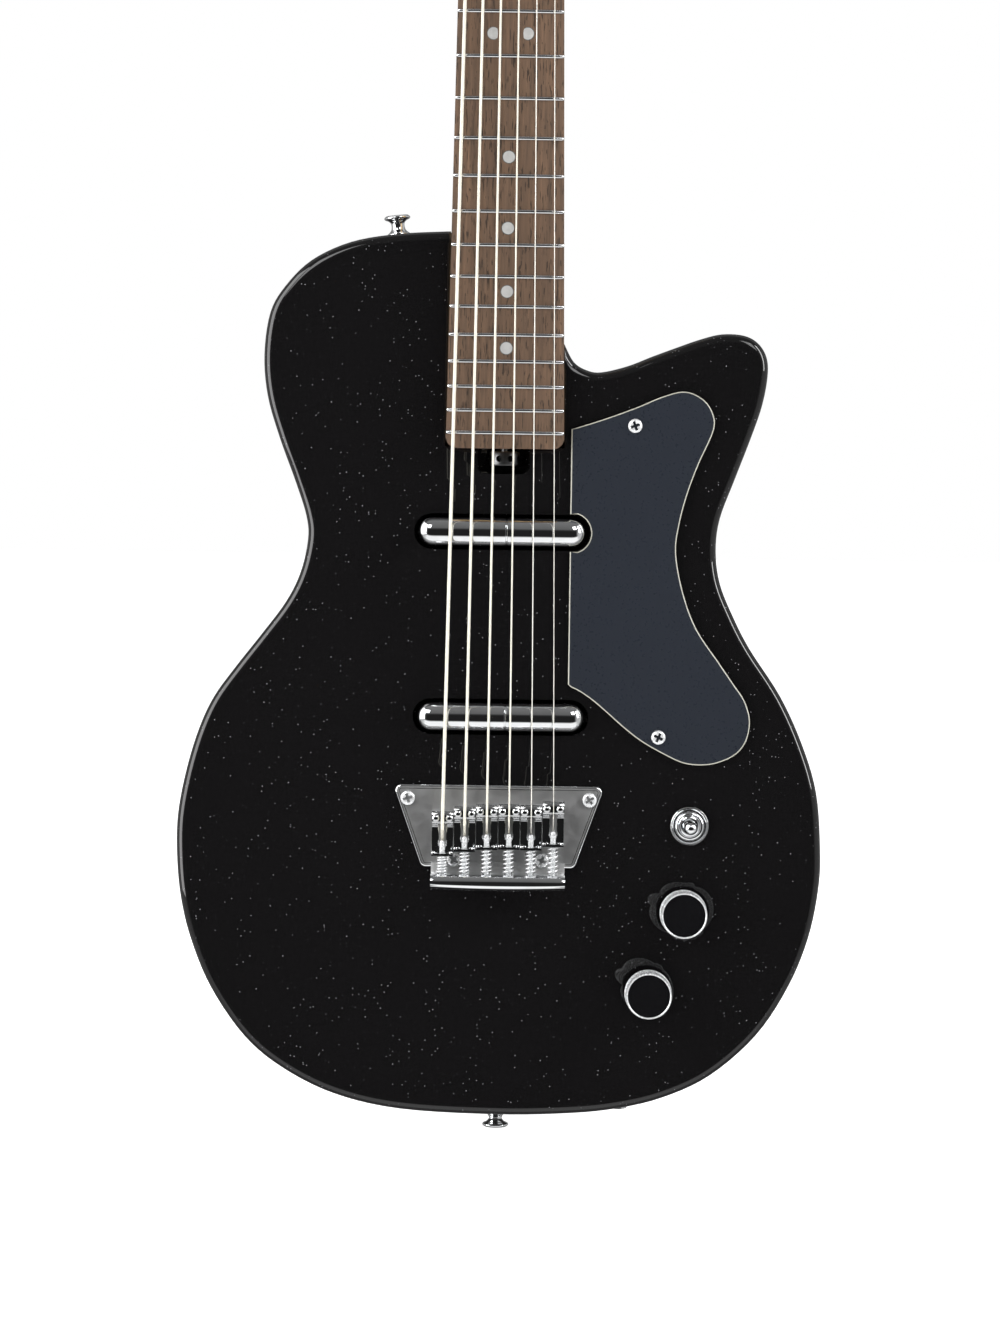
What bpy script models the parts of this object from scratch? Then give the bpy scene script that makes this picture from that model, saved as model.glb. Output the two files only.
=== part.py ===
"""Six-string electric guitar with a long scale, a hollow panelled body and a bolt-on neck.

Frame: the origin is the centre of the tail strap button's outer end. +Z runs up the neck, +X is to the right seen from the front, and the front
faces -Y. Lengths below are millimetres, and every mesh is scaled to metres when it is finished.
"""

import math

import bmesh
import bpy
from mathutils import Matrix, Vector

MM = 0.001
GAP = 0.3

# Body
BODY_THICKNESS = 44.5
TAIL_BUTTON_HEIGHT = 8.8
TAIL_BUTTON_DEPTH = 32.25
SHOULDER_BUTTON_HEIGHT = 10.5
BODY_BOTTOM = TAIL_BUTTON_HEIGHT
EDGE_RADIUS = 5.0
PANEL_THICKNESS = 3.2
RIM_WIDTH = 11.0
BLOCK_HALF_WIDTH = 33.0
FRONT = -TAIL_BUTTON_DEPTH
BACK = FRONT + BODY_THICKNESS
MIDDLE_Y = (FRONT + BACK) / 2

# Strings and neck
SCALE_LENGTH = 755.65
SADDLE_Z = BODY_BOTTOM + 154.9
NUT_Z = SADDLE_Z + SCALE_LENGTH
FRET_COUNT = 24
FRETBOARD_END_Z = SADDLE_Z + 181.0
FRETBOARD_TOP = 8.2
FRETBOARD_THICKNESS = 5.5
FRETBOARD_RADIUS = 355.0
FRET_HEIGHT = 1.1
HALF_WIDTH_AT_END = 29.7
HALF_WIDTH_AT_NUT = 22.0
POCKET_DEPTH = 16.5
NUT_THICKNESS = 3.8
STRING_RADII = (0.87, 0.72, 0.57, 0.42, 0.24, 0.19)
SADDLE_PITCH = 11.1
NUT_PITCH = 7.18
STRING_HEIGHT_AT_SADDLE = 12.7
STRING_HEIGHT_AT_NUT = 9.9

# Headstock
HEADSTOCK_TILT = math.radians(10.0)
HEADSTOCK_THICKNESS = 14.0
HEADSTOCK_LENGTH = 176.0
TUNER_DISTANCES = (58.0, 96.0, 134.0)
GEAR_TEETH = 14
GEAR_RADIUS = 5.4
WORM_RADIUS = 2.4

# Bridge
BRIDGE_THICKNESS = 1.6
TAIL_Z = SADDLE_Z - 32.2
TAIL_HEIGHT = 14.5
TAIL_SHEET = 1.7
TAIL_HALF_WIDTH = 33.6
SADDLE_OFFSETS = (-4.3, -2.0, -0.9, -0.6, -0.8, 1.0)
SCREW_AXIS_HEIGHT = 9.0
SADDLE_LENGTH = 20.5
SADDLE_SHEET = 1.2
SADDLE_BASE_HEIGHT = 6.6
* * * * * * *
Exercise aim → Give back the data above exactly as it appears.

Written reply →
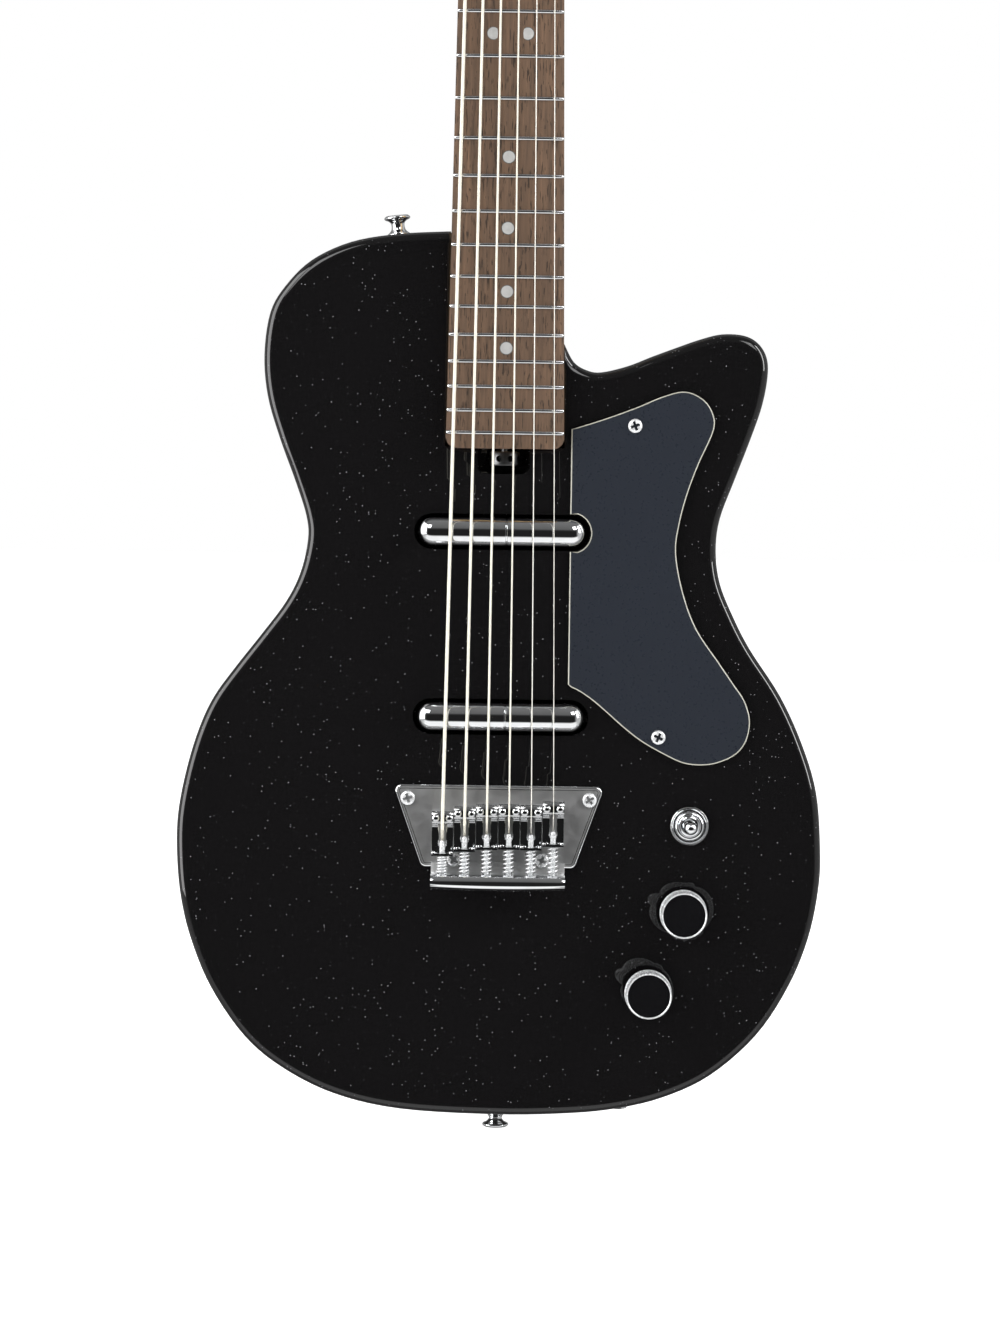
What bpy script models the parts of this object from scratch? Then give the bpy scene script that makes this picture from that model, saved as model.glb. Output the two files only.
=== part.py ===
"""Six-string electric guitar with a long scale, a hollow panelled body and a bolt-on neck.

Frame: the origin is the centre of the tail strap button's outer end. +Z runs up the neck, +X is to the right seen from the front, and the front
faces -Y. Lengths below are millimetres, and every mesh is scaled to metres when it is finished.
"""

import math

import bmesh
import bpy
from mathutils import Matrix, Vector

MM = 0.001
GAP = 0.3

# Body
BODY_THICKNESS = 44.5
TAIL_BUTTON_HEIGHT = 8.8
TAIL_BUTTON_DEPTH = 32.25
SHOULDER_BUTTON_HEIGHT = 10.5
BODY_BOTTOM = TAIL_BUTTON_HEIGHT
EDGE_RADIUS = 5.0
PANEL_THICKNESS = 3.2
RIM_WIDTH = 11.0
BLOCK_HALF_WIDTH = 33.0
FRONT = -TAIL_BUTTON_DEPTH
BACK = FRONT + BODY_THICKNESS
MIDDLE_Y = (FRONT + BACK) / 2

# Strings and neck
SCALE_LENGTH = 755.65
SADDLE_Z = BODY_BOTTOM + 154.9
NUT_Z = SADDLE_Z + SCALE_LENGTH
FRET_COUNT = 24
FRETBOARD_END_Z = SADDLE_Z + 181.0
FRETBOARD_TOP = 8.2
FRETBOARD_THICKNESS = 5.5
FRETBOARD_RADIUS = 355.0
FRET_HEIGHT = 1.1
HALF_WIDTH_AT_END = 29.7
HALF_WIDTH_AT_NUT = 22.0
POCKET_DEPTH = 16.5
NUT_THICKNESS = 3.8
STRING_RADII = (0.87, 0.72, 0.57, 0.42, 0.24, 0.19)
SADDLE_PITCH = 11.1
NUT_PITCH = 7.18
STRING_HEIGHT_AT_SADDLE = 12.7
STRING_HEIGHT_AT_NUT = 9.9

# Headstock
HEADSTOCK_TILT = math.radians(10.0)
HEADSTOCK_THICKNESS = 14.0
HEADSTOCK_LENGTH = 176.0
TUNER_DISTANCES = (58.0, 96.0, 134.0)
GEAR_TEETH = 14
GEAR_RADIUS = 5.4
WORM_RADIUS = 2.4

# Bridge
BRIDGE_THICKNESS = 1.6
TAIL_Z = SADDLE_Z - 32.2
TAIL_HEIGHT = 14.5
TAIL_SHEET = 1.7
TAIL_HALF_WIDTH = 33.6
SADDLE_OFFSETS = (-4.3, -2.0, -0.9, -0.6, -0.8, 1.0)
SCREW_AXIS_HEIGHT = 9.0
SADDLE_LENGTH = 20.5
SADDLE_SHEET = 1.2
SADDLE_BASE_HEIGHT = 6.6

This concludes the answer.